Basquiat admitted as much in a 1985 interview with The New York Times Magazine in which he confessed to egotism and eccentricity.
"I had some money: I made the best paintings ever," he said. "I was completely reclusive, took a lot of drugs. I was awful to people."
Seed said Basquiat was obnoxious and argumentative, yet endearing. He loved watching cartoons and eating Chinese takeout, immortalized in "2 ½ Hours of Chinese Food." He also possessed a winning personality and a pleasant, soothing voice that he used to best advantage. He dated an ascendant Madonna and was a popular fixture at clubs in Los Angeles and New York.
"Jean could be very sweet and charming, quite ingratiating and he had lots of friends," he recalled. "He could turn it on and turn it off."
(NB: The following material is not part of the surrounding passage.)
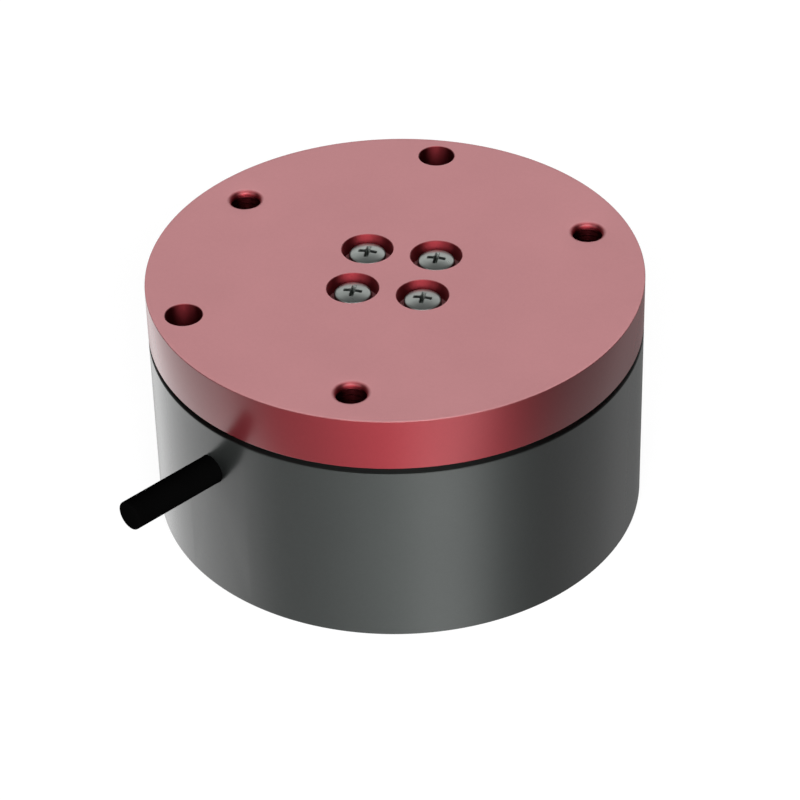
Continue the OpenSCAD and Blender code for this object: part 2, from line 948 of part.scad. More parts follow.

Warhol died in 1987 from complications following routine gallbladder surgery. Basquiat's remaining friends grew increasingly concerned about his heavy drug use, which frequently manifested itself in paranoia and angry outbursts.
In 1988, Basquiat returned from a trip to his ranch in Hawaii and proclaimed he was free of drugs. Two months later, he died of a heroin overdose. He was 27.
Thirty years later, Basquiat is still turning the art world on its ear by virtue of its power and energy.
"You can't look at his career or his value in a rational way," said Seed, now an art professor at Mount San Jacinto College in California. "He was a martyr, with brutal, subversive honesty."
Values continue to rise. In May, "Untitled/Fallen Angel," Basquiat's 1981 acrylic and oil stick on canvas rendition of a winged, red-mouthed angel on a bright blue background, sold for $11.2 million at the Phillips de Pury sale in New York, going to a local dealer bidding for a client in France.
Manley predicts Basquiat's work will hold its value and continue to increase over time.
"Basquiat is one of a relatively small number of truly blue chip artists in the market," he said. "His market has stood the test of almost 30 years and will always have a place in the pantheon of art history and in important collections."